Serving the High Plains
When you have hundreds of thousands of people living near the base of a ski area, and it snows, it is inevitable that a bunch of those people are going to pick up a sled, or an inner tube, or a sheet of cardboard, and drive up the mountain just so they can slide down.
In the case of the Sandia Mountains, a whole lot of somebodies.
Throw in a three-day holiday and it’s a powdered-sugar-covered invitation to play in the snow.
Unfortunately, on Martin Luther King Jr. weekend, the U.S. Forest Service once again underestimated both the appeal of snow-covered public land when there’s no work or school, and the human capacity to ignore “No Sledding” and “No Parking” signs.

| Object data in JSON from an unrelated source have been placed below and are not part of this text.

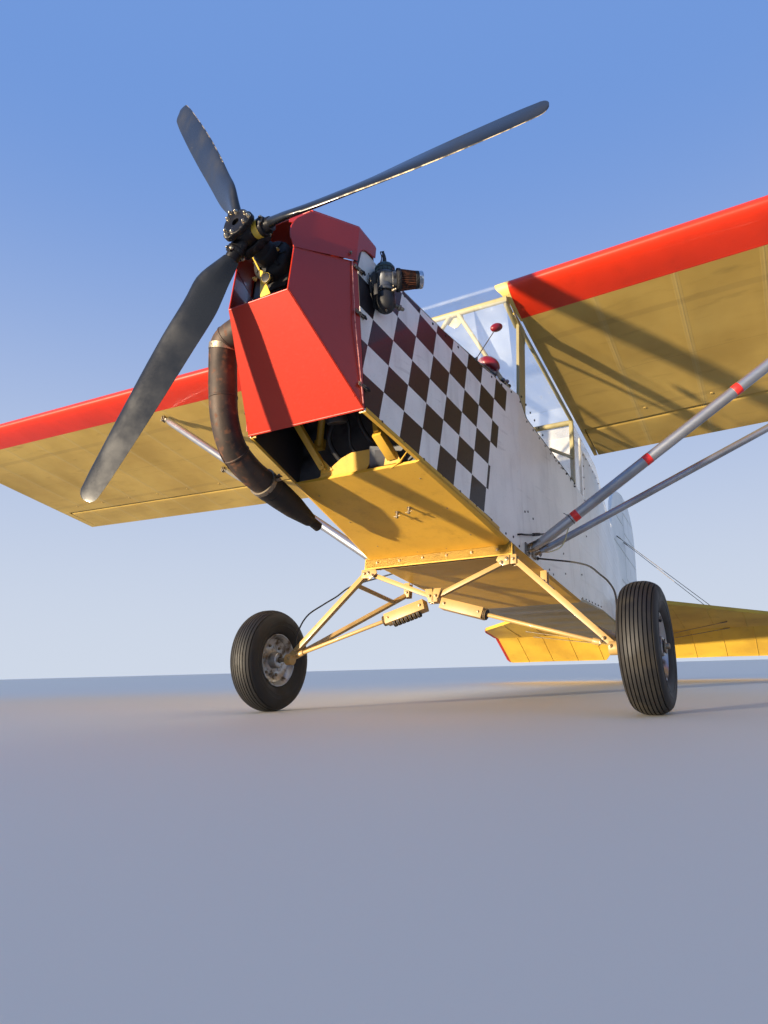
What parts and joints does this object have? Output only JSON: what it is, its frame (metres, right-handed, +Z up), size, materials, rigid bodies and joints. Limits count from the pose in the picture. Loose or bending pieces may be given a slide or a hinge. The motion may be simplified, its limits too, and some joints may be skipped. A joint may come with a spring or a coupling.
{
  "type": "single-seat high-wing light aircraft",
  "caption": "High-wing, strut-braced tailwheel light aircraft with open cabin sides, clear roof, propeller, hinged control surfaces and rolling wheels, parked on its gear.",
  "frame": {"origin": "on the ground, under the middle of the bounding box", "axes": "+X to the aircraft's left along the span, +Y aft, +Z up; the fuselage sits nose-up on its tailwheel"},
  "size_m": [7.94, 5.5568, 2.0026],
  "materials": {
    "orange_paint": "glossy orange-red enamel on thin sheet",
    "cream_paint": "satin cream-yellow enamel on tube and sheet",
    "white_panel": "semi-gloss white with a black chequer band",
    "wing_fabric": "doped cream fabric over ribs",
    "white_fabric": "doped white fabric over stringers",
    "black_steel": "black painted steel",
    "blade_composite": "satin black composite",
    "black_plastic": "matt black",
    "engine_metal": "oily cast alloy",
    "exhaust_steel": "heat-browned steel",
    "strut_alloy": "silver-grey tube",
    "wheel_alloy": "cast alloy",
    "tyre_rubber": "ribbed black rubber",
    "clear_plastic": "clear polycarbonate sheet",
    "seat_vinyl": "black vinyl"
  },
  "bodies": {
    "airframe": {"lower_cowl": "orange_paint", "upper_cowl": "orange_paint", "engine_block": "engine_metal", "reduction_drive": "engine_metal", "engine_mount": "cream_paint", "exhaust_pipe": "exhaust_steel", "silencer_cone": "exhaust_steel", "carburettor": "engine_metal", "air_filter": "black_plastic", "side_panel_left": "white_panel", "side_panel_right": "white_panel", "firewall": "wheel_alloy", "belly_front": "cream_paint", "belly_rear": "cream_paint", "fore_deck": "white_panel", "instrument_panel": "black_plastic", "leading_edge_left": "orange_paint", "leading_edge_right": "orange_paint", "wing_left": "wing_fabric", "wing_right": "wing_fabric", "front_strut_left": "strut_alloy", "front_strut_right": "strut_alloy", "rear_strut_left": "strut_alloy", "rear_strut_right": "strut_alloy", "windscreen_frame": "cream_paint", "rear_cabin_frame": "cream_paint", "windscreen": "clear_plastic", "roof_panel": "clear_plastic", "quarter_window_left": "clear_plastic", "quarter_window_right": "clear_plastic", "seat": "seat_vinyl", "control_stick": "black_steel", "rear_fuselage": "white_fabric", "centre_fairing": "white_fabric", "fin": "white_fabric", "stabiliser_left": "wing_fabric", "stabiliser_right": "wing_fabric", "gear_leg_left": "cream_paint", "gear_leg_right": "cream_paint", "shock_unit_left": "cream_paint", "shock_unit_right": "cream_paint", "cabane": "cream_paint", "gear_crossmember": "cream_paint", "tail_spring": "black_steel"},
    "propeller": {"propeller_hub": "black_steel", "propeller_blade_1": "blade_composite", "propeller_blade_2": "blade_composite", "propeller_blade_3": "blade_composite"},
    "wheel_left": {"tyre_left": "tyre_rubber", "rim_left": "wheel_alloy"},
    "wheel_right": {"tyre_right": "tyre_rubber", "rim_right": "wheel_alloy"},
    "tail_swivel": {"tailwheel_fork": "black_steel"},
    "tail_roller": {"tailwheel": "tyre_rubber"},
    "rudder": {"rudder": "white_fabric"},
    "elevator": {"elevator": "wing_fabric"},
    "aileron_left": {"aileron_left": "wing_fabric"},
    "aileron_right": {"aileron_right": "wing_fabric"}
  },
  "joints": [
    {"name": "propeller_spin", "type": "hinge", "parent": "airframe", "child": "propeller", "pos_m": [0, -2.63882, 1.298], "axis": [0, -0.9818, 0.1901], "continuous": true},
    {"name": "wheel_left_spin", "type": "hinge", "parent": "airframe", "child": "wheel_left", "pos_m": [0.735, -1.60641, 0.20172], "axis": [1, 0, 0], "continuous": true},
    {"name": "wheel_right_spin", "type": "hinge", "parent": "airframe", "child": "wheel_right", "pos_m": [-0.735, -1.60641, 0.20172], "axis": [1, 0, 0], "continuous": true},
    {"name": "tailwheel_steer", "type": "hinge", "parent": "airframe", "child": "tail_swivel", "pos_m": [0, 2.10919, 0.16], "axis": [0, 0, 1], "range_deg": [-30, 30]},
    {"name": "tailwheel_spin", "type": "hinge", "parent": "tail_swivel", "child": "tail_roller", "pos_m": [0, 2.15519, 0.06914], "axis": [1, 0, 0], "continuous": true},
    {"name": "rudder_hinge", "type": "hinge", "parent": "airframe", "child": "rudder", "pos_m": [0, 2.25313, 0.8599], "axis": [0, 0.1901, 0.9818], "range_deg": [-25, 25]},
    {"name": "elevator_hinge", "type": "hinge", "parent": "airframe", "child": "elevator", "pos_m": [0, 2.0255, 0.39474], "axis": [1, 0, 0], "range_deg": [0, 48]},
    {"name": "aileron_left_hinge", "type": "hinge", "parent": "airframe", "child": "aileron_left", "pos_m": [1, -0.28517, 1.4069], "axis": [0.9995, 0.0063, 0.0326], "range_deg": [-20, 20]},
    {"name": "aileron_right_hinge", "type": "hinge", "parent": "airframe", "child": "aileron_right", "pos_m": [-1, -0.28517, 1.4069], "axis": [0.9995, -0.0063, -0.0326], "range_deg": [-20, 20]}
  ],
  "couplings": [
    {"joint": "aileron_right_hinge", "follows": "aileron_left_hinge", "ratio": -1}
  ]
}
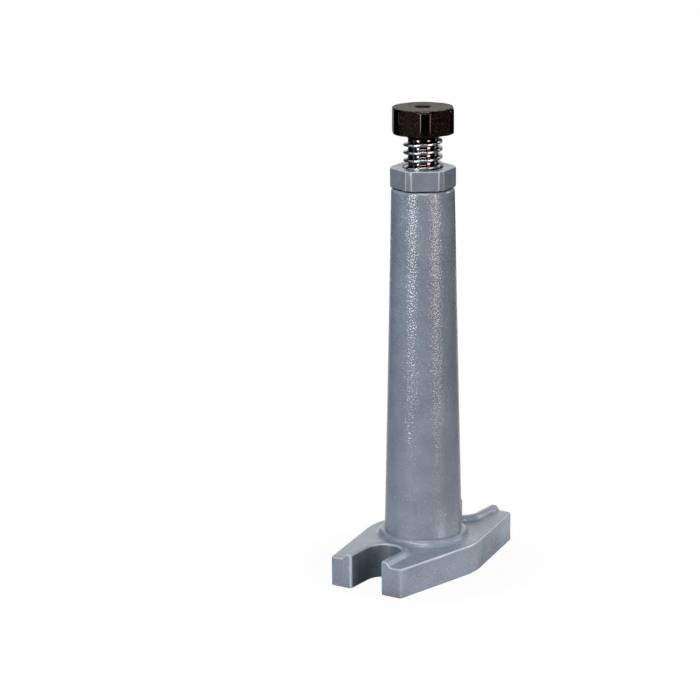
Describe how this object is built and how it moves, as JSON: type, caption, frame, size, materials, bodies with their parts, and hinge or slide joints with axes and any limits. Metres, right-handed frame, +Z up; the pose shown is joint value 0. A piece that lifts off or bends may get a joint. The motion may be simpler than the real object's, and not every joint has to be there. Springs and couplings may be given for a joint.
{
  "type": "machinist screw jack",
  "caption": "Tall screw jack for setting up workpieces: cast foot with clamping slots, tapered column, lock nut and a trapezoidal spindle with a hexagon head.",
  "frame": {"origin": "on the floor under the spindle's axis, which is the middle of the foot", "axes": "+Z up along the spindle, Y along the foot from slot to slot, X across the foot"},
  "size_m": [0.0942, 0.17, 0.364],
  "materials": {
    "painted_casting": "blue-grey lacquer on a sand casting",
    "painted_steel": "blue-grey lacquer, smooth",
    "bright_steel": "bright machined",
    "black_oxide_steel": "black oxide, top face ground dull",
    "turned_brass": "turned",
    "spring_steel": "dull"
  },
  "bodies": {
    "stand": {"column": "painted_casting"},
    "nut": {"lock_nut": "painted_steel"},
    "guide": {"guide_ring": "turned_brass"},
    "screw": {"spindle": "bright_steel", "spindle_head": "black_oxide_steel", "retaining_ring": "spring_steel"}
  },
  "joints": [
    {"name": "spindle_lift", "type": "slide", "parent": "stand", "child": "guide", "axis": [0, 0, 1], "range_m": [-0.02401, 0.18601]},
    {"name": "spindle_turn", "type": "hinge", "parent": "guide", "child": "screw", "pos_m": [0, 0, 0.3], "axis": [0, 0, 1], "range_deg": [-1440, 11160]},
    {"name": "lock_nut_turn", "type": "hinge", "parent": "stand", "child": "nut", "pos_m": [0, 0, 0.31], "axis": [0, 0, 1], "range_deg": [0, 20]}
  ],
  "couplings": [
    {"joint": "spindle_lift", "follows": "spindle_turn", "m_per_rad": 0.00095493}
  ]
}
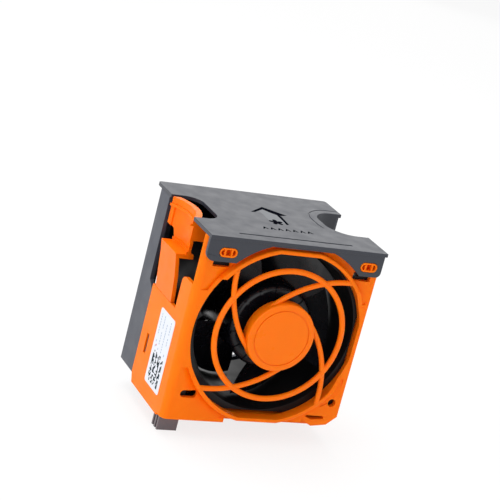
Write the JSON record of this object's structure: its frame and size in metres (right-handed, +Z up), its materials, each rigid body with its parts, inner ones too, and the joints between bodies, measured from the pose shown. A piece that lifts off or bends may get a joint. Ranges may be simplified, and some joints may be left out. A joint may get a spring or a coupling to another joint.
{
  "type": "server fan module",
  "caption": "Hot-swap axial fan module for a 2U server: front guard with spiral fingers, sprung side latch, top cover, rear housing, ball-bearing motor and bottom plug.",
  "frame": {"origin": "centre of the top cover's footprint, on the underside of the floor", "axes": "+X to the right seen from the inlet, +Y along the airflow from inlet to outlet, +Z up towards the cover"},
  "size_m": [0.0686, 0.0533, 0.0749],
  "materials": {
    "orange_moulding": "satin moulded",
    "grey_cover": "fine spark texture",
    "grey_housing": "fine spark texture",
    "black_frame": "satin",
    "black_impeller": "semi-gloss",
    "plated_steel": "zinc plated",
    "bonded_magnet": "matt",
    "ground_steel": "ground",
    "spring_steel": "blued",
    "brass_sleeve": "turned",
    "laminations": "stamped",
    "enamelled_copper": "enamelled",
    "insulator_nylon": "satin",
    "board_laminate": "satin",
    "chip_epoxy": "satin",
    "plug_nylon": "satin",
    "contact_plating": "bright",
    "lead_red": "satin",
    "lead_black": "satin",
    "lead_yellow": "satin",
    "lead_blue": "satin",
    "mount_rubber": "matt",
    "label_paper": "satin film"
  },
  "bodies": {
    "module": {"front_guard": "orange_moulding", "finger_guard": "orange_moulding", "top_cover": "grey_cover", "rear_housing": "grey_housing", "fan_frame": "black_frame", "front_bearing": "ground_steel", "rear_bearing": "ground_steel", "bearing_sleeve": "brass_sleeve", "stator_core": "laminations", "stator_windings": "enamelled_copper", "front_insulator": "insulator_nylon", "rear_insulator": "insulator_nylon", "circuit_board": "board_laminate", "board_parts": "chip_epoxy", "plug_housing": "plug_nylon", "plug_contacts": "contact_plating", "lead_supply": "lead_red", "lead_return": "lead_black", "lead_tachometer": "lead_yellow", "lead_control": "lead_blue", "rubber_mounts": "mount_rubber", "side_label": "label_paper"},
    "rotor": {"impeller": "black_impeller", "rotor_cup": "plated_steel", "rotor_magnet": "bonded_magnet", "shaft": "ground_steel", "retaining_ring": "spring_steel", "preload_spring": "spring_steel", "bearing_inner_rings": "ground_steel"},
    "latch": {"release_latch": "orange_moulding"}
  },
  "joints": [
    {"name": "rotor_spin", "type": "hinge", "parent": "module", "child": "rotor", "pos_m": [0.0013, 0, 0.0353], "axis": [0, 1, 0], "continuous": true},
    {"name": "latch_press", "type": "hinge", "parent": "module", "child": "latch", "pos_m": [-0.0319, 0, 0.0373], "axis": [0, 1, 0], "range_deg": [0, 6.5], "stiffness_Nm_per_rad": 0.8}
  ]
}
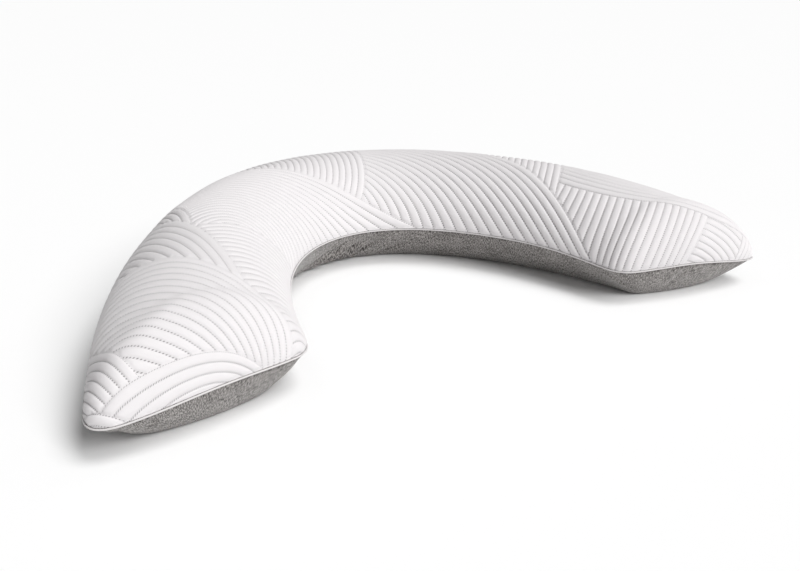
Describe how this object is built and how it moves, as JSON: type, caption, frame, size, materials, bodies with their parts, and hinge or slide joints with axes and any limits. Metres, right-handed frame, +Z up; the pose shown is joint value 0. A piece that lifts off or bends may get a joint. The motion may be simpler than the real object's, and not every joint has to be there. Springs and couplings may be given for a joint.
{
  "type": "body pillow",
  "caption": "Crescent-shaped body pillow lying on its back: a filled cushion in grey knit with a white quilted upper panel and thin white piping round the seam.",
  "frame": {"origin": "middle of the footprint's bounding box, on the surface that the pillow lies on", "axes": "+X from the left arm's tip to the right arm's tip, along the pillow's longest extent; +Y from the crescent's open side towards its rounded back; +Z up, from the grey underside to the white quilted panel"},
  "size_m": [1.1736, 0.7169, 0.192],
  "materials": {
    "white_knit": "matt white knit, wadded and quilted",
    "grey_knit": "matt heather grey jersey knit",
    "white_piping": "matt white covered cord"
  },
  "bodies": {
    "root": {"cushion": "grey_knit", "quilted_top": "white_knit", "piping": "white_piping"}
  },
  "joints": []
}
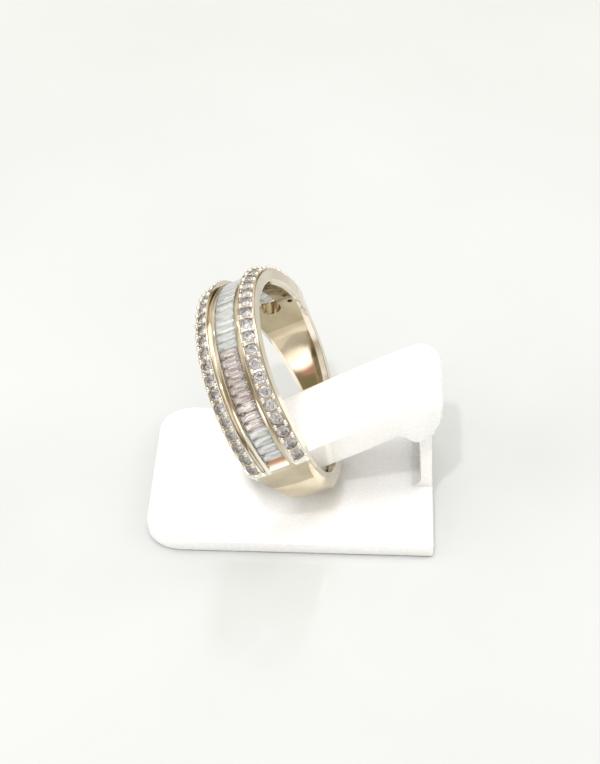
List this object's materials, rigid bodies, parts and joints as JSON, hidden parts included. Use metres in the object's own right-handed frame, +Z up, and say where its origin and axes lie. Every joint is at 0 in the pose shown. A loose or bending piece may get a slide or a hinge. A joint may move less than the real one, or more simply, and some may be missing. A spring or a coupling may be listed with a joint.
{
  "type": "half eternity band on a display stand",
  "caption": "Tapered half eternity ring with a channel of baguette stones between raised pavé strips, leaning on a bent white display clip.",
  "frame": {"origin": "middle of the footprint of ring and stand together, on the floor", "axes": "+X to the right along the stand, +Y to the back, +Z up"},
  "size_m": [0.0264, 0.0207, 0.0212],
  "materials": {
    "white_plastic": "glossy",
    "silver": "polished",
    "round_stone": "faceted",
    "baguette_stone": "faceted"
  },
  "bodies": {
    "root": {"stand": "white_plastic", "band": "silver", "pave_left": "round_stone", "pave_right": "round_stone", "baguette_01": "baguette_stone", "baguette_02": "baguette_stone", "baguette_03": "baguette_stone", "baguette_04": "baguette_stone", "baguette_05": "baguette_stone", "baguette_06": "baguette_stone", "baguette_07": "baguette_stone", "baguette_08": "baguette_stone", "baguette_09": "baguette_stone", "baguette_10": "baguette_stone", "baguette_11": "baguette_stone", "baguette_12": "baguette_stone", "baguette_13": "baguette_stone", "baguette_14": "baguette_stone", "baguette_15": "baguette_stone", "baguette_16": "baguette_stone", "baguette_17": "baguette_stone", "baguette_18": "baguette_stone", "baguette_19": "baguette_stone", "baguette_20": "baguette_stone", "baguette_21": "baguette_stone", "baguette_22": "baguette_stone", "baguette_23": "baguette_stone", "baguette_24": "baguette_stone", "baguette_25": "baguette_stone", "baguette_26": "baguette_stone", "baguette_27": "baguette_stone", "baguette_28": "baguette_stone", "baguette_29": "baguette_stone", "baguette_30": "baguette_stone", "baguette_31": "baguette_stone", "baguette_32": "baguette_stone", "baguette_33": "baguette_stone", "baguette_34": "baguette_stone"}
  },
  "joints": []
}
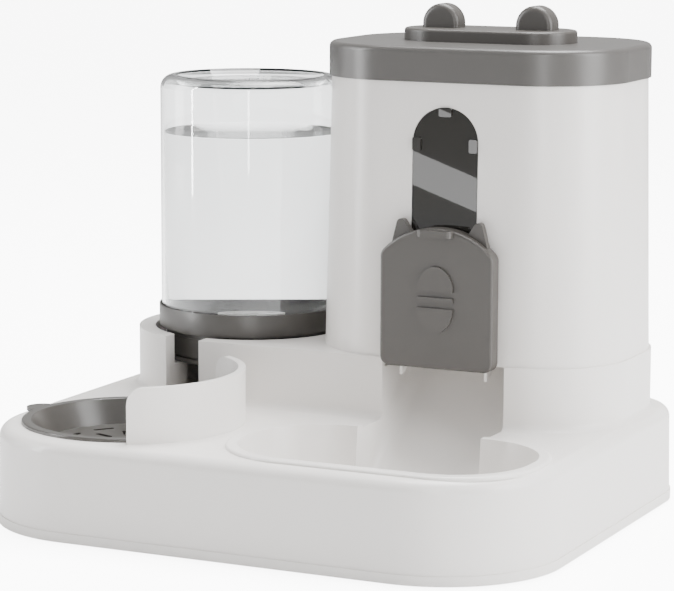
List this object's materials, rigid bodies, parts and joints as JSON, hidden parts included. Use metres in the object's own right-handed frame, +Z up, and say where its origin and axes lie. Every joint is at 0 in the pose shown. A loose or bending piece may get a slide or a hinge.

So when carloads of adults and kids showed up along N.M. 536 and found the gate to the popular Capulin Snow Play Area locked, they did the predictable thing. They parked along the road and pulled out their sleds.
And so drivers like Nick Heine, in the Sandias to cross-country ski, encountered “100 plus” vehicles parked illegally along the two-lane highway, along with children on sleds flying past a “No Sledding” sign and onto the snow-packed road.
Crystal Powell, district ranger for the Cibola National Forest’s Sandia Ranger District, says Capulin’s three sledding hills were closed because of insufficient snow and opening the two parking lots would have encouraged folks to sled there.
But having them sled between parked cars across a slick two-lane highway is an even worse option. Complicating things further is a Byzantine system of communicating closures with the public — Facebook, a phone line manned between 8 a.m. and 4:30 p.m. weekdays only, an off-hours recording that can’t be updated and a website that requires five clicks to find the Capulin Snow Play area, but isn’t updated on weekends.
Taxpayers have plowed more than a million bucks into the Capulin play area, and deserve more than a locked gate and the dangerously bad option of bushwhack sledding.